Routine property inspections are an essential part of managing a property. If you use a rental management agency, you can ask a Property Inspection Manager to conduct inspections on your behalf.
You must bear in mind though, that extra charges may apply. Some agencies include a certain number of property inspections a year as part of their rental property management fee, while others will charge you extra for each inspection.
Rental property management fees will vary depending on your estate. In general, this is what you can expect to pay:
Property management Sydney
Property management in Sydney can cost anywhere between 5% and 12% of the rental income. Management fees are usually lower in the CBD. The lower the commission, the more likely you are to have to pay extra for an inspection. Routine inspection fees in Sydney normally range between $10 to $30.
Property management Brisbane
Property management in Brisbane is normally charged as a commission of the rental income which ranges from 8.5% to 9.9%. Some agencies offer the option to pay a flat fee to cover all rental property needs, including inspections.
You can read our article on property management for a full rundown on rental property management fees and services. You can find out how property management services in Australia differ from other countries.
What are the benefits of routine rental property inspections?
Organising regular property inspections has benefits for both the landlord and the tenant.
If you are landlord, property inspections will give you peace of mind that your investment is being looked after. This need will become even more pressing if you are thinking of renovating an apartment or house before putting it on the rental market.
At the same time, property inspections give tenants the chance to voice any concerns.
Benefits of rental inspections include:
- Ensure the upkeep of a property
- Monitor for any maintenance issues
- Check for damage
- Enable feedback from tenants to ensure they are enjoying their rental experience
- Check for health and safety issues.
- Check the condition of appliances
- identify any potential problems or lease violations, such as the presence of pets or more tenants than the ones disclosed on the lease agreement.
Many landlords do at least an annual routine rental inspection, however it is generally recommended that inspections are held every three months.
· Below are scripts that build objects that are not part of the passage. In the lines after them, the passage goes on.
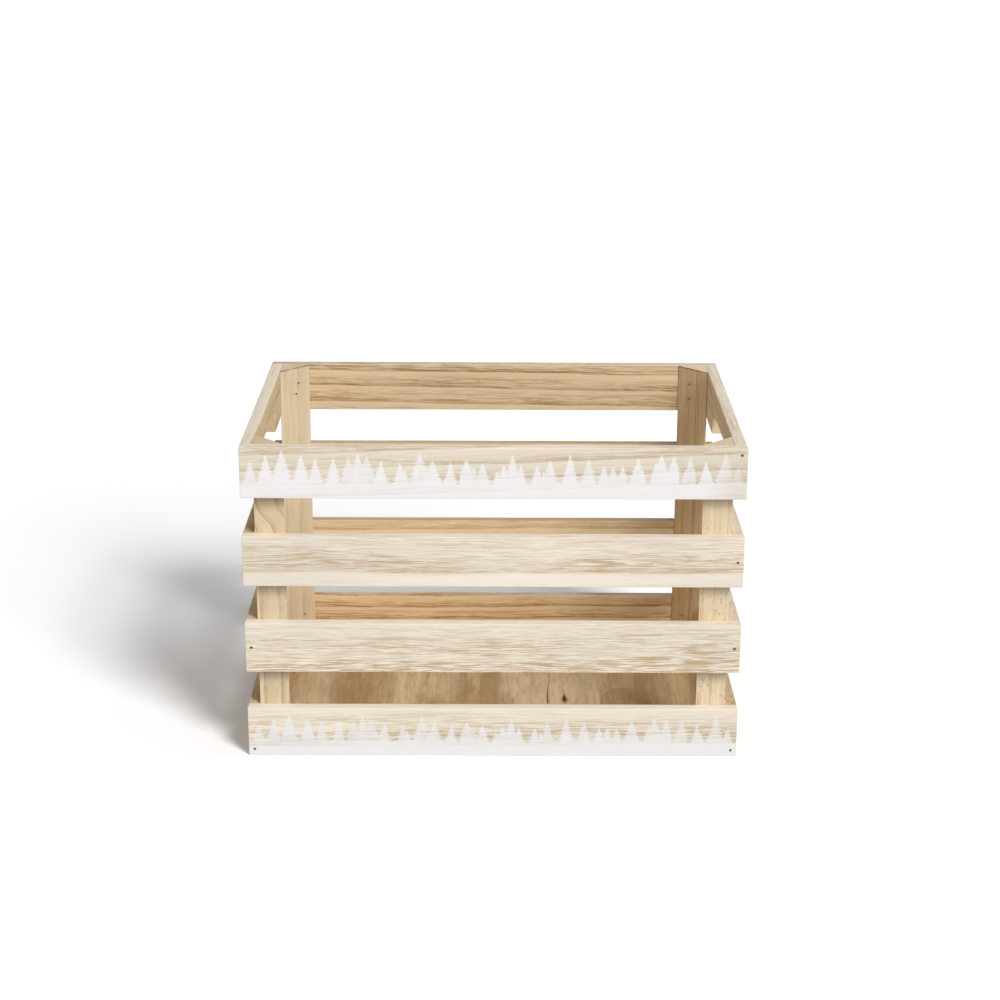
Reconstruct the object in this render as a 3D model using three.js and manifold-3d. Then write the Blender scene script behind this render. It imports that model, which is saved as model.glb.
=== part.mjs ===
// Kindling box: an open slatted crate of pale, light wood with four slats on each side,
// a triangular post in each corner, a thin floor panel and a hand hold in each end.
// Millimetres, +Z up, +X along the width, the front faces -Y.
// The origin is at the centre of the footprint, on the ground.
import * as THREE from "three";
import { mergeVertices } from "three/addons/utils/BufferGeometryUtils.js";
import Module from "manifold-3d";

const wasm = await Module();
wasm.setup();

// Driving dimensions: the box.
const WIDTH = 400; // over the ends of the front and back slats
const DEPTH = 270; // over the outer faces of the front and back slats
const FIT = 0.1; // joint gap between two pieces that are nailed together

// The slats.
const LEVELS = 4;
const SLAT_HEIGHT = 42;
const SLAT_GAP = 32;
const SLAT_THICKNESS = 9.5;
const SLAT_EDGE = 0.7; // chamfer round both faces

// The corner posts: right-angled triangles in plan, the long side faces the inside.
const POST_LEG = 24;
const POST_TIP = 0.8; // blunt width of each sharp edge

// The hand hold: a notch in the lower edge of each top end slat.
const GRIP_WIDTH = 102;
const GRIP_HEIGHT = 21;
const GRIP_RADIUS = 4;

// The floor panel.
const FLOOR_THICKNESS = 5;
const FLOOR_RECESS = 3; // height of its underside above the ground

// Nails: through the long slats into the ends of the end slats, and up through the floor.
const NAIL = { length: 28, shank: 0.75, head: 1.3, headThickness: 0.6, tip: 1.6 };
const NAIL_EDGE = 5.5; // from the top of the top slats and the bottom of the bottom slats
const FLOOR_NAIL_INSET = 8; // from both outer faces of the post

// Brads: through the long side of a post into the long slat beside it.
const BRAD = { length: 20, shank: 0.6, head: 1.0, headThickness: 0.5, tip: 1.2 };
const BRAD_OFFSET = 4; // along the long side of the post, from its middle
const BRAD_RISE = 6; // above the middle of the slat

const HEAD_SINK = 0.4; // heads lie this far below the wood
const HOLE_CLEARANCE = 0.15; // round a nail or brad
const SIDES = 8; // facets round a nail or brad
const CUT_THROUGH = 1; // how far a hole's cutter stands out of the wood
const WELD = 1e-4; // corners closer than this are one
const ARC_STEPS = 5; // facets in each rounded corner

// Worked out from the driving dimensions.
const pitch = SLAT_HEIGHT + SLAT_GAP;
const height = LEVELS * SLAT_HEIGHT + (LEVELS - 1) * SLAT_GAP;
const endSlatLength = DEPTH - 2 * (SLAT_THICKNESS + FIT);
const postCornerX = WIDTH / 2 - SLAT_THICKNESS - FIT;
const postCornerY = DEPTH / 2 - SLAT_THICKNESS - FIT;
const floorTop = FLOOR_RECESS + FLOOR_THICKNESS;
const postBottom = floorTop + FIT;

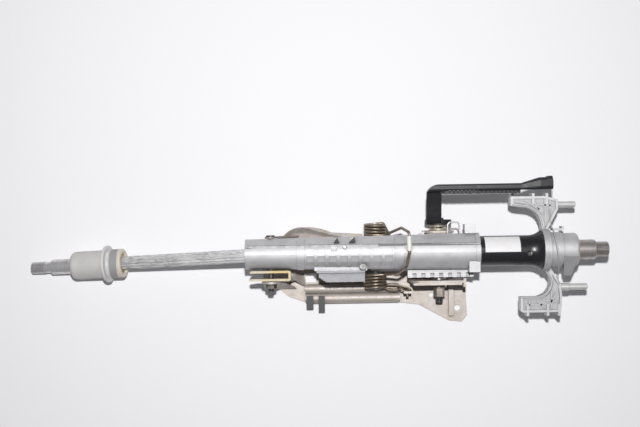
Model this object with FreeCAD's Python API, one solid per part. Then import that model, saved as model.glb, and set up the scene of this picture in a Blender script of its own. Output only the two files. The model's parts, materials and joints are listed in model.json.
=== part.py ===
import FreeCAD
import Part
import math
import os

# Adjustable steering column, lying on its mounting bracket.
# X runs along the column towards the steering wheel, Y towards the lever side, Z up from the bracket.
# The origin is on the bracket's mounting face, straight below the tilt pivot.

# Column line and tilt
axis_z = 62.0
tilt_angle = 2.5
shaft_yaw = 2.7

# Place of an arc's middle between the two ends of a quarter turn
diagonal = math.sqrt(0.5)
bulge = 1 - diagonal

# Gaps between pieces
running_gap = 0.05
free_gap = 0.3

# Column housing
housing_left = -35.0
housing_right = 291.0
housing_left_radius = 20.7
housing_right_radius = 25.0
mouth_radius = 18.4
mouth_length = 14.0
cavity_radius = 17.4
cavity_end = 28.0
core_radius = 13.0
jacket_bore_start = 165.0
bush_wall = 0.5
bush_length = 22.0
bush_spacing = 40.0
pad_band_start = 37.0
pad_band_width = 10.0
rear_band_start = 173.0
rear_band_width = 12.0
band_height = 1.0
facet_ridge_y = 13.0
facet_ridge_drop = 1.2
facet_proud = 0.5
facet_top = 7.0
facet_bottom = -9.0
groove_width = 3.6
groove_depth = 3.0
relief_start = 50.0
relief_pitch = 15.5
relief_length = 11.0
relief_width = 8.5
relief_depth = 0.9
relief_columns = 8
relief_rows = 3
relief_row_angle = 25.0
relief_first_angle = -7.0
pocket_x = 84.0
pocket_size = 9.0
pocket_y = 3.5
notch_first_x = 92.0
notch_pitch = 22.0
notch_half_width = 5.0
notch_y = 15.0
gusset_x = 203.0
gusset_length = 12.0
gusset_reach = 6.0
gusset_z = (-8.0, 4.0)

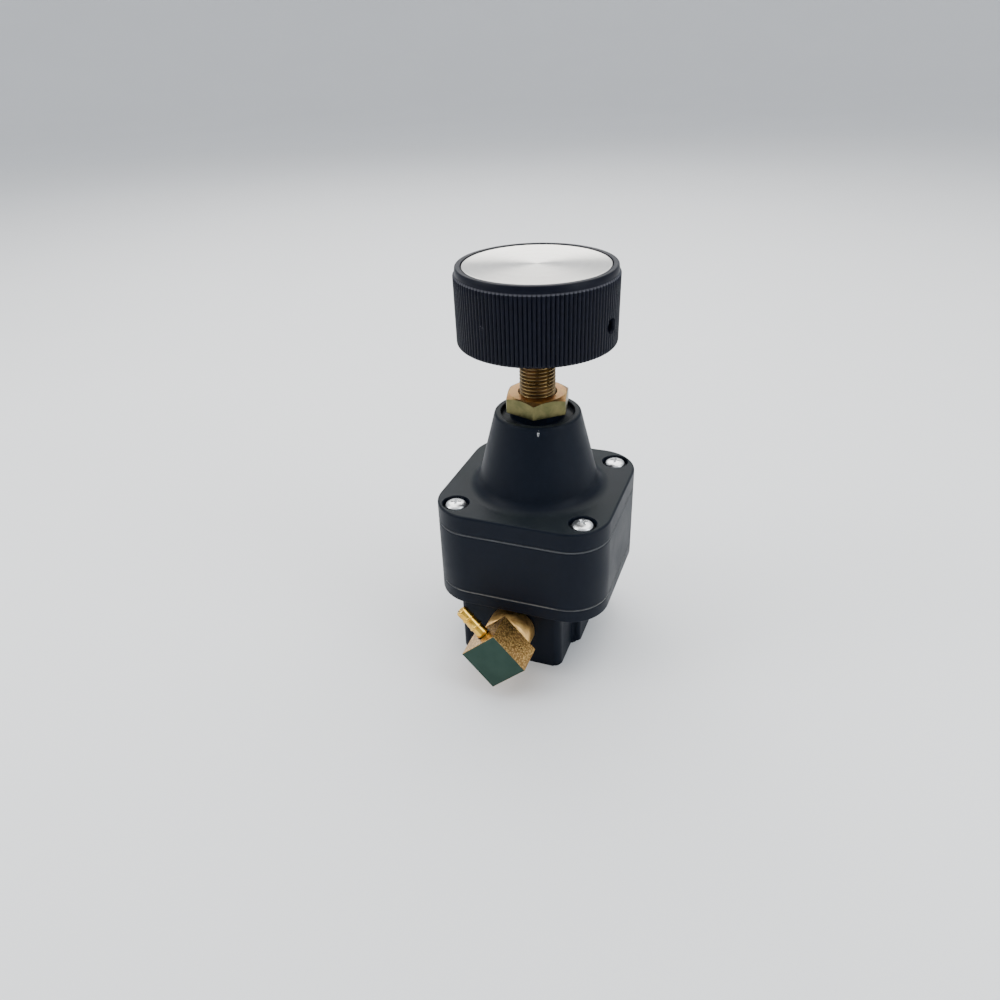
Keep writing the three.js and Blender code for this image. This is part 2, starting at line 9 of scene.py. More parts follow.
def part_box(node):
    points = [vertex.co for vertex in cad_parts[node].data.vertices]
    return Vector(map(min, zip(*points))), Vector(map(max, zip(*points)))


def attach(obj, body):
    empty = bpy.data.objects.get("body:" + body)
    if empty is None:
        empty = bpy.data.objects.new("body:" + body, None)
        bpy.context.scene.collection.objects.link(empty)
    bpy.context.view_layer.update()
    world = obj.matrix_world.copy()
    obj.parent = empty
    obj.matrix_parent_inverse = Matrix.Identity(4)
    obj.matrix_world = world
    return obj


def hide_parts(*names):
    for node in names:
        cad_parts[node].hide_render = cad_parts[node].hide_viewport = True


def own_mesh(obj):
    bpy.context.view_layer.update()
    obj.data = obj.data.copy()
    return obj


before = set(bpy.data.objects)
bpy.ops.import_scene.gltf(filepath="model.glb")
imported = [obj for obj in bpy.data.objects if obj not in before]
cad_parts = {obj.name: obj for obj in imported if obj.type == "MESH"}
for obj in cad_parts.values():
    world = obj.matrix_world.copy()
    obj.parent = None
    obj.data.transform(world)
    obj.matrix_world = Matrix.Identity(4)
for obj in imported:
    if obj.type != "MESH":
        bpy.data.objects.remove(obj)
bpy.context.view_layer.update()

QUARTER = math.pi / 2
TINY = 1e-9
MERGE_DISTANCE = 1e-7
# Degrees between two faces beyond which their edge is sharp, by the kind of surface.
NUT_EDGE, MACHINED_EDGE, BLOCK_EDGE, CAST_EDGE = 20.0, 30.0, 35.0, 40.0
MOULDED_EDGE, SPUN_EDGE, THREAD_EDGE = 50.0, 60.0, 70.0


def mm(value):
    return value * 0.001


def low(node):
    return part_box(node)[0]


def high(node):
    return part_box(node)[1]


# ------------------------------------------------------------------ sizes read from the frame
BODY_HALF = high("middle_body").x
BODY_CORNER = mm(11.5)
SCREW_SPACING = high("cover_screw_4").x + low("cover_screw_4").x
COUNTERBORE_DEPTH = mm(1.6)
BONNET_BOTTOM = low("bonnet").z
NUT_BOTTOM, NUT_TOP = low("panel_nut").z, high("panel_nut").z
TOWER_AND_BOSS, BOSS_PROUD = mm(23.6), mm(0.9)
FLANGE_TOP = high("bonnet").z - TOWER_AND_BOSS
RIM_TOP = NUT_BOTTOM - BOSS_PROUD
BUSHING_TOP = high("bushing").z
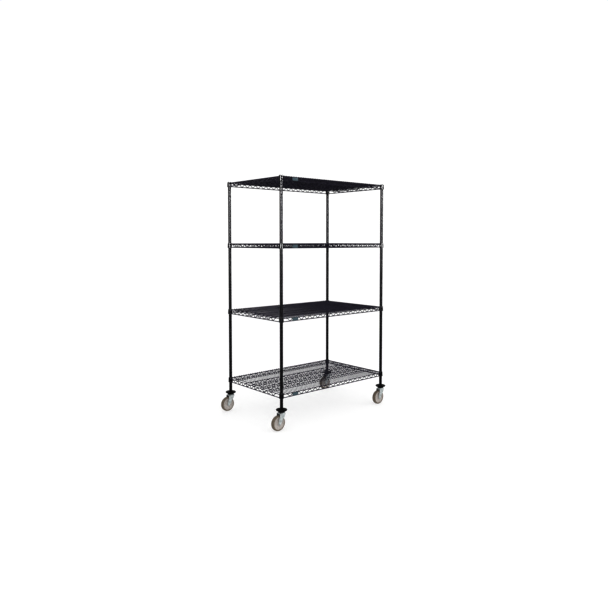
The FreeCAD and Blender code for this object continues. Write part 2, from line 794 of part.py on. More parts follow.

Legislation changes from state to state, so make sure you check the rules that apply to your area to ensure you are not in breach of your tenant’s rights by inspecting properties too regularly.
Landlords or property inspection managers must give tenants a minimum of seven days’ notice before completing a rental inspection.
Inspections should take place between 8 am and 6 pm. Generally speaking, tenants receive a specific time for the inspection, but sometimes it can be acceptable to provide a 2-hour window.
Any changes to these rules must be agreed to in writing by both the landlord and tenant.
Landlords or property inspection managers should also always do a rental inspection when the tenant moves out.
What a good property inspection manager should be looking for during an inspection
During a rental property inspection, a good property inspection manager will accurately record the state of the property and make notes of any issues.
The number one priority should be to check for damages. If a property inspection manager can spot any problems early on, it could potentially be easier and less expensive for the landlord to fix.
If they don’t discover damage after a tenant moves out, landlords could miss out on the chance to deduct the costs from the security deposit.
Rental inspection checklist
There are many different areas to consider when completing a rental property inspection. It is important for property inspection managers to conduct a thorough inspection, as a rushed job could mean that a landlord can miss on the chance of doing the repairs needed.
Things property inspection managers should be looking out for can be divided into two categories:
- Check for general condition and cleanliness, including walls, carpets, wooden floors, curtains
- Look for obvious signs of damage
- Search for any clues that may show that the unit is not being used according to the lease, such as the presence of pets
- Check for signs that appliances are being used with care
- Monitor wet areas for mould and potential water damage
- Check the condition of the kitchen including oven, stovetop, and other appliances
- Check tidiness of garden
Property owner responsibilities
- Check smoke detectors are in working order
- Ensure all doors and windows open, close and lock
- Ensure all kitchen and bathroom waste flows freely
- Check water temperature and pressure
- Ensure any exhaust fans are working properly
- Identify any leaking taps
- Check air-conditioning and water filters are clean
- Check the outdoors of the property (weatherboard, bricks, joinery and tiles) for any signs of deterioration
- Look under the house for dampness or wood rot
- Monitor for signs of pests, such as termite damage or rodents
- Check for signs of rust
You property inspection manager should keep a detailed record of the inspection, including notes with dates and pictures.
Inspection reports are evidence of the condition of your property and can serve as legal documents if a tenancy goes wrong.
Any maintenance issues identified should be attended to by the landlord in a timely manner. For example, a faulty hot water cylinder should be attended to immediately, but a leaky outdoor tap is not considered urgent.
If the property inspection identifies any issues caused by the tenant such as damage or cleanliness problems, the property inspection manager should issue the tenant with a Notice to Remedy.
This should be issued as soon as possible after the inspection and should clearly outline the problem.
The tenant should be given 14 days’ notice to rectify the issue before further action is taken.